The move comes amidst the Coalition Government’s larger efforts to strengthen its counter-terrorism policies in response to the perceived threat from radical Islam, but the impetus for this particular amendment to the nation’s immigration laws appears to stem from a legal battle the Government lost last year. In the Al-Jedda case, the respondent—a native-born Iraqi who became a naturalised British citizen—was captured by US forces in Iraq in 2004 on suspicion of terrorist activities. He was eventually transferred to the custody of British forces in Iraq and held for three years, although never charged. Shortly before his release from British custody in 2007, his British citizenship was revoked.
Mr Al-Jedda eventually moved to Turkey, where he remains. His case became cause for controversy when he appealed against the deprivation order, arguing that the revocation of his British passport had rendered him stateless, as he had lost his Iraqi nationality upon become a naturalised citizen of the United Kingdom. The Home Office responded that because he would have subsequently been able to ‘regain’ Iraqi citizenship (and eventually did), he was not ‘technically’ stateless, and therefore the point was moot.
The resulting series of appeals was litigated all the way to the Supreme Court, who decided in Mr Al-Jedda’s favour in October 2013, ruling that the British Nationality Act of 1981 was fairly unambiguous on this issue when it stated that ‘[t]he Secretary of State may not make an order [to deprive a person of citizenship status] if he is satisfied that the order would make a person stateless’. Whatever other contributing factors may exist (including, for example, the possibility of whether the person in question could ‘quickly and easily re-acquire another nationality’) were of no consequence. The question, the Court said, was ‘simply whether the person holds another nationality at the date of the order depriving him of his British citizenship’.

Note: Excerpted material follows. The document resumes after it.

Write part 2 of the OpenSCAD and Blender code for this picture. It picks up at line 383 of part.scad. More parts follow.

While the introductory text for the new Immigration Act (which amends the Nationality Act) does not explicitly declare that it was drafted to address the Court’s ruling in Al-Jedda, it seems indisputable that this is precisely its purpose. Section 66 of the Immigration Act states that despite Nationality Act’s unequivocal prohibition on rendering someone stateless, the Home Secretary can go ahead and do it anyway, so long as:
- the ‘citizen’ in question is a naturalised (rather than native-born) one;
- the Government is ‘satisfied that the deprivation is conducive to the public good’ because the person in question has conducted himself ‘in a manner which is seriously prejudicial to the vital interests of the United Kingdom’; and
- if there are ‘reasonable grounds for believing that the person is able, under the law of a country or territory outside the United Kingdom, to become a national of such a country or territory’.

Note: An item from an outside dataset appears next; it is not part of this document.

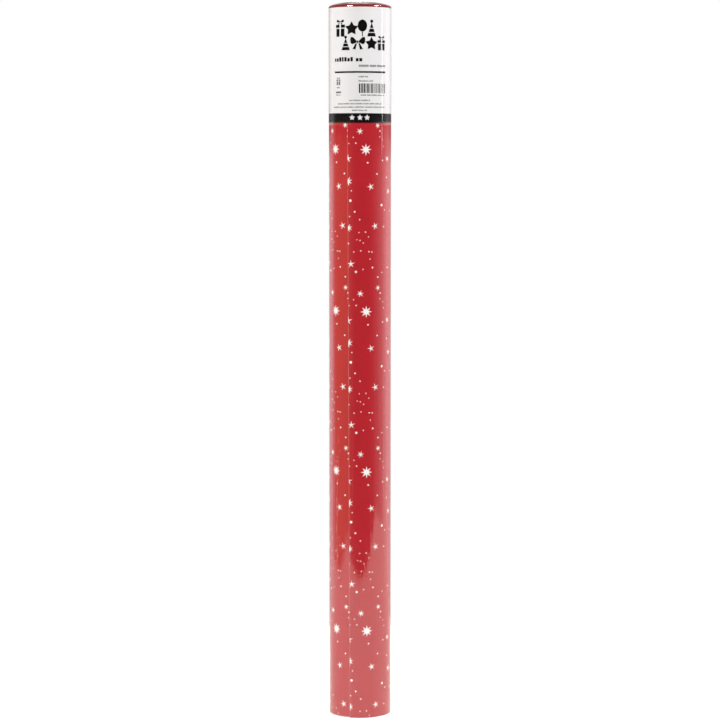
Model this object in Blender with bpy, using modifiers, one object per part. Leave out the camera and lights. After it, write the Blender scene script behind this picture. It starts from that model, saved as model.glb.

To allay any concerns about arbitrary deprivation of citizenship, periodic reviews of revocation orders will be carried out. Possibly undermining this check on arbitrariness is the fact that decisions to revoke citizenship can be taken in secret, if the Government feels it necessary for reasons of ‘national security’ or ‘public interest’. Moreover, such orders can be retroactively applied, meaning that in making her decision to render someone stateless, the Home Secretary can take into account allegedly troubling behaviour that took place before the new Immigration Act was in force. Ex post facto laws are frowned upon in many democracies, and in fact prohibited by the Constitution of the United States.

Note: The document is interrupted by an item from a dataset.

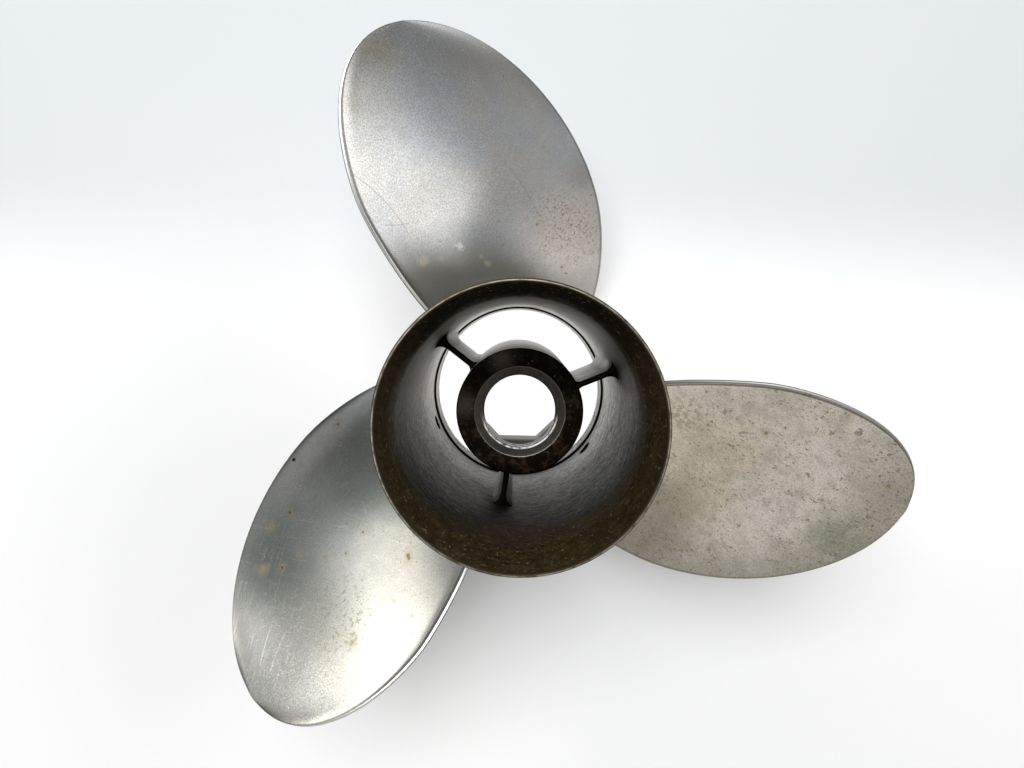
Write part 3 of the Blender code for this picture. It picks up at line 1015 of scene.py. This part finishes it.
sideways = inner_wall.x.sum_with("ARCTAN2", inner_wall.x, inner_wall.y) - math.radians(RIB_ANGLE)
off_rib = (sideways * 1.5).sum_with("SINE", sideways * 1.5).size() * (BARREL_BORE / 1.5)
off_rib = off_rib + (mottle - 0.5) * 0.012
darker_by_rib = off_rib.between(0.0085, 0.0010)
darker_by_rib = darker_by_rib * inner_wall.z.between(RIB_TOP - 0.022, RIB_TOP - 0.002)
darker_by_rib = darker_by_rib * inner_wall.z.between(RIB_TOP + 0.030, RIB_TOP + 0.002)
trail = off_rib.between(0.0120, 0.0020)
trail = trail * inner_wall.z.between(RIB_TOP - 0.026, RIB_TOP - 0.006)
trail = trail * inner_wall.z.between(RIB_TOP + 0.060, RIB_TOP + 0.020)
trail = trail * inner_wall.x.between(-0.030, -0.015)
inner_wall.coats(
    (darker_by_rib * 0.95, (0.012, 0.011, 0.010), 0.15),
    (trail * 0.55, (0.012, 0.011, 0.010), 0.1),
)

# %% [markdown]
# Towards the aft end the wall turns into a thick burnt band with a ragged lower edge and
# painted shade over its upper side. The edge is a height that the noise and a few wide slopes
# push up or down. The black line in the step of the forward lip is thinner, and is painted shade
# where the step faces away from the light. The vents are black inside.

# %% Soot, the black line and the rim
SOOT_STARTS = 0.150
SOOT_CLOSES = 0.166

left = inner_wall.x.between(-0.012, -0.055) * up_wall.between(0.042, 0.024)
lean = below * 0.016 - left * 0.017 - up_wall.between(0.028, 0.048) * 0.014
soot = (inner_wall.z + lean + (mottle - 0.5) * 0.016).between(SOOT_STARTS, SOOT_CLOSES)
soot_and_painted_light = inner_wall.over(
    inner_wall.blend(mottle.between(0.35, 0.70), (0.080, 0.058, 0.024), (0.152, 0.110, 0.050)),
    # painted shade on the upper side of the band
    (up_wall.between(0.010, 0.050) * 0.86, (0.010, 0.009, 0.006)),
    (fine.between(0.44, 0.60) * 0.6, (0.022, 0.016, 0.010)),
    (inner_wall.specks(650, 0.64) * 0.8, (0.42, 0.32, 0.20)),
    (inner_wall.specks(190, 0.68) * 0.7, (0.11, 0.035, 0.010)),
)
# painted shade: the lip's step faces away from the light
lip_line = (inner_wall.z + (mottle - 0.5) * 0.002).near(LIP_LENGTH + 0.0006, 0.0030)
vent = inner_wall.radius.between(BARREL_BORE + 0.0001, BARREL_BORE + 0.0005)
inner_wall.coats(
    (soot, soot_and_painted_light, 0.10, -0.2),
    (lip_line * 0.97, (0.005, 0.005, 0.005), 0.2),
    (vent * inner_wall.z.between(0.042, 0.040), (0.005, 0.005, 0.005), 0.3),
)
worn_rim(inner_wall)
inner_wall.relief = inner_wall.relief + mottle * 0.3
inner_wall.bake_in(depth=0.00010, strength=0.6)

# %% [markdown]
# Soot lies thickest on the hub's aft face, with dark red rust and a grey scuff in it, a grey
# patch of painted sheen on its left, and a darker upper half.
# The rest of the hub is turned steel. One finish covers both, because the hub is one piece,
# and the height over the forward end tells where the face is.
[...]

Another disquieting aspect of these new statelessness provisions is not listed anywhere within the text of the Act itself, but was made evident during legislative debates about the Act before its adoption: revocation of citizenship is intended to occur when the person in question is out of the country. During deliberations regarding the Act, several MPs highlighted how administratively challenging it would be to deport a person if they had been deprived of their citizenship and left stateless ‘while present in the UK’. The House of Commons and House of Lords also examined this issue in their Joint Committee on Human Rights, querying whether it was kosher to deprive someone of nationality for the sole purpose of deportation. ‘The Government’, the Committee noted, ‘made clear that it intends to exercise the new power, leaving individuals stateless, when they are abroad’. This is a simple solution to the practical considerations at hand, although obviously deeply disturbing from a moral, ethical and procedural standpoint.
The legal implications of the new law are staggering, not only from a human rights perspective, but also in regards to inter-state relations. As Oxford professor Guy Goodwin-Gill pointed out in a paper submitted to Parliament about the possible repercussions of the new Immigration Act, when a State allows a non-citizen to enter, this manifests ‘a series of legal relationships with the State of which he is a national’. Crucially, this includes the receiving State’s right to ‘terminate the non-citizen’s stay by deporting him to the State which issued his passport’. Professor Goodwin-Gill emphasised that ‘returnability’ and the State of nationality’s obligation to admit its citizens ‘are central to the passport regime’, all of which are negatively impacted if someone’s citizenship is revoked after they have left their own country and legally entered another one.
In addition to possibly causing the UK to breach its international legal obligations to other States, the statelessness provisions of the Immigration Act may cause the UK to fall foul of its human rights commitments. The International Commission of Jurists calls statelessness ‘one of the most profound and serious human rights challenges in the world today’, and notes that stateless persons are ‘faced with immense barriers to legally travel, reside, work, study or receive health care’. This makes them ‘highly vulnerable to arbitrary detention, deportation, cruel, inhuman and degrading treatment and other human rights violations’. It is a mystery why the United Kingdom, which has ratified all the major United Nations’ human rights treaties and the European Convention on Human Rights (not to mention incorporating the ECHR domestically through the Human Rights Act), would undermine a legal regime it helped to create and often calls on others to abide by.
The Immigration Act is certain to prompt a number of legal challenges, both on human rights and more procedural grounds, as it effectively creates a two-tier system of citizenship, with one tier having significantly fewer legal protections than the other. As the new provisions begin to bite and these cases begin working their way through various jurisdictions, the Government may come to regret its impetuous decision to repudiate the Supreme Court’s decision in Al-Jedda. In the meantime, all naturalised British citizens beware.